Soukaina Boutiyeb, en compagnie du DG de la FCFA, Alain Dupuis et de la DG de l’ACFO Ottawa, Ajà Besler. Crédit image : Patrick Imbeau pour l’ACFO Ottawa

Vous considérez-vous aujourd’hui comme Franco-Ontarienne?

Oui, je pense que c’est évident.

Est-ce qu’il y a un malaise à vous poser cette question?

C’est juste une question de réaffirmation. Je ne vois pas de malaise. Tout dépend de la manière dont la personne pose la question.

Seriez-vous intéressée un jour à vous lancer éventuellement en politique?

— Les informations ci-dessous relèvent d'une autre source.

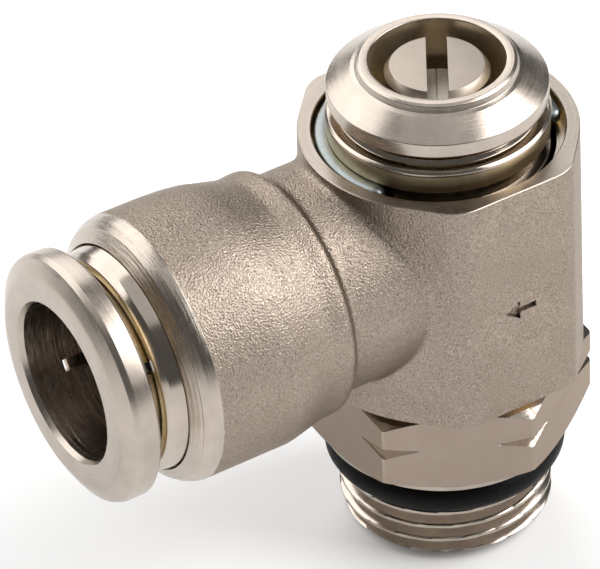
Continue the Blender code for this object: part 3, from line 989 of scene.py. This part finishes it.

Bonne question. Je ne serai pas intéressée demain, et après-demain. Dans le futur, je ne sais pas. Je verrai comme les choses iront. Ce qui est important, ce sont des actions concrètes dans la communauté. Si je me rends compte qu’il y a un blocage au niveau politique, je pense qu’alors ça m’intéresserait d’y aller.

Si vous étiez à la place de Justin Trudeau, quelle serait votre première mesure pour les francophones?

Je commencerais par Ottawa bilingue, reconnaître la dualité linguistique, et l’apport des francophones partout dans les provinces et les territoires, l’apport important des communautés et des organismes communautaires. On a beaucoup de monde impliqué, avec des réalités précaires. Si des organismes ferment la porte, je verrais mal comment on va répondre à tous ces besoins. Prendre bien soin des organismes donc. Nous attendons à cet égard le Plan d’action pour les langues officielles avec impatience. »


LES DATES-CLÉS DE SOUKAINA BOUTIYEB :

1989 : Naissance à Casablanca (Maroc)

2004 : Arrivée au Canada, à Ottawa

2011 : Baccalauréat en développement international et mondialisation à l’Université d’Ottawa

2017 : Devient directrice générale de l’AFFC en avril, puis présidente de l’ACFO Ottawa en septembre

Chaque fin de semaine, ONFR rencontre un acteur des enjeux francophones ou politiques en Ontario et au Canada.